Chamecki and Lerner were students together in Brazil and collaborated on their final project for school.  They moved together to New York several years ago, working apart on various projects.  "We each needed to find our own voice," says Chamecki.  A few years later they began working together, offering their first full evening length show in 1993.

"Everything that we've lived through is reflected in our work," Chamecki says in regards to the significance of their shared Brazilian heritage in their pieces.  "I think that all background is constantly informed everything we do, though not always as a conscious choice."  Movement is detail-oriented, examining the body through a magnifying glass and animating certain parts at specific times.  "It's natural movement of life, but amplified," she says.

Over the course of their partnership, they've choreographed six full-length pieces, four shorter works and three pieces for other companies.  They recently received a proposal from a company in Sweden to do a work that requires their working on the same piece but individually, half choreographed by Chamecki and half by Lerner.  "We haven't worked separately in a long time," says Chamecki.  "Sometimes you look at what you've done and question, how much is me and how much is her.  Right now everything is both of us."

When Pam Tanowitz Dance premiered Monument at Tribeca Performing Arts Center last June, Pam Tanowitz herself was deep in the throes of morning sickness and had to watch from the sidelines.  when it was performed at the Guggenheim Museum in March, Tanowitz had recently given birth, and again stood aside while a quartet of dancers realized the piece.
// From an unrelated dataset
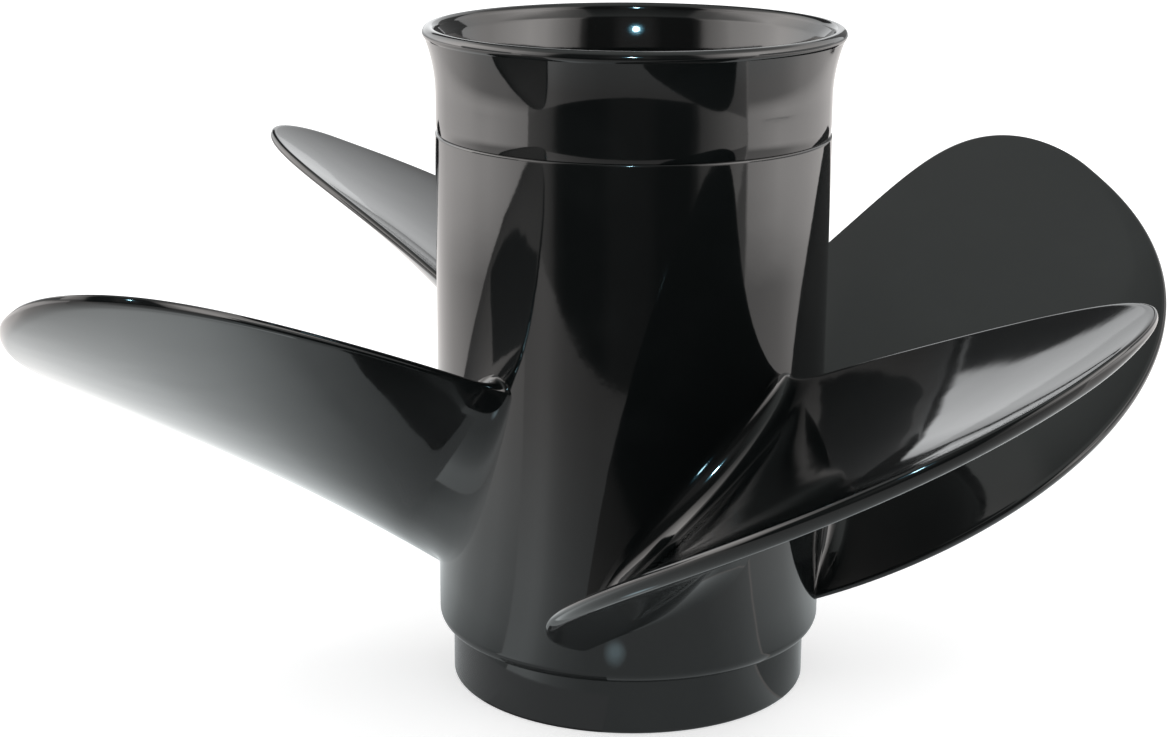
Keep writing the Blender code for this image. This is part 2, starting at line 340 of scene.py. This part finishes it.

But when it's performed at the ADF, Tanowitz will finally find herself onstage in what she's come to think of as her signature piece.  "I've spent years trying to figure out what kind of dance I want to make," she says. "It's like my navy blue suit in a way.  It's a good example of what I'm doing and what I want to do."

The choreographer has been working in New York for the past 10 yeas and with the four dancers in her company for at least three years each.  After earning degrees from Ohio State and Sarah Lawrence, she opted to concentrate first on choreography rather than performance.  And as a choreographer, she's chosen to coax her style from what inspires and moves her rather than attempting to create something completely new.  "I like to pick and choose what I like, and arrange it in a new way," she says. "I'm very attracted to traditional ballet and older modern, so I take that and filter it through my eyes."

This means Tanowitz has eschewed video projections, spoken word and all the trappings of multi-media performance in exchange for a leaner, more pure execution. "I'm not saying that I don't like that work, but for me I go for a more traditional angle.  All the boundaries of art have been broken, so my job is to put it together in a way that makes sense to me."

For Monument, that meant embarking with an idea--the wish to create a great piece of art in tribute for Tanowitz's late mentor, Viola Farber--and approaching it in a different way than she usually worked.  "This was a very process oriented piece," she says.

Previously Tanowitz had focused on shorter pieces that she produced quickly.  For Monument, she gave herself a year to create it, which resulted in a new precision and attention to details that has permanently altered her approach to her work.

Monument took off quickly, and just at the time when Tanowitz thought things were slowing down enough that she could take a break and start a family.  She was unable to perform in previous incarnation, but will be happily taking the stage at the ADF performance.  "I haven't danced full out for a year," she says.  "It was really important for me to perform at the ADF."

"The piece is , for me, very emotional and visceral," she continues.  "As a younger artist, I feel it's important to know what's come before me.  This piece allows me to acknowledge the past while going forward."

While Tanowitz takes a traditionalist approach to the craft, Mark Jarecke travels in the other direction.  "I think it's really important in generating and keeping and audience to provide a full evening experience for people."  In Jarecke's terminology, a full evening includes working with fashion designers, make-up artists, documentary filmmakers, architechts, new music and ultimately even engaging senses usually ignored--"I'm thinking of doing aroma work, bringing smell into the experiences."

Being able to follow your nose to one of his performances has yet to be realized, but film and video are strongly featured in his ADF piece. "What it's about for me, which is not necessarily what it's going to be about for the audience, is the idea of distance and perception changing with distance."

Jarecke's brother is a photojournalist who did a book about the Persian Gulf, and his work is incorporated into the piece.

"It used to be that when something was covered, the person would be there and write about it for a large group of people.  More and more the writers are in New York or Washington D.C.  Instead of technology bringing things closer, it can get them further apart."

The three companies showcased in Emerging Generation may share drive, ambition and determination.  But they're a troika of vastly different artists and performers, demonstrating that the furture of dance is nothing if not diverse.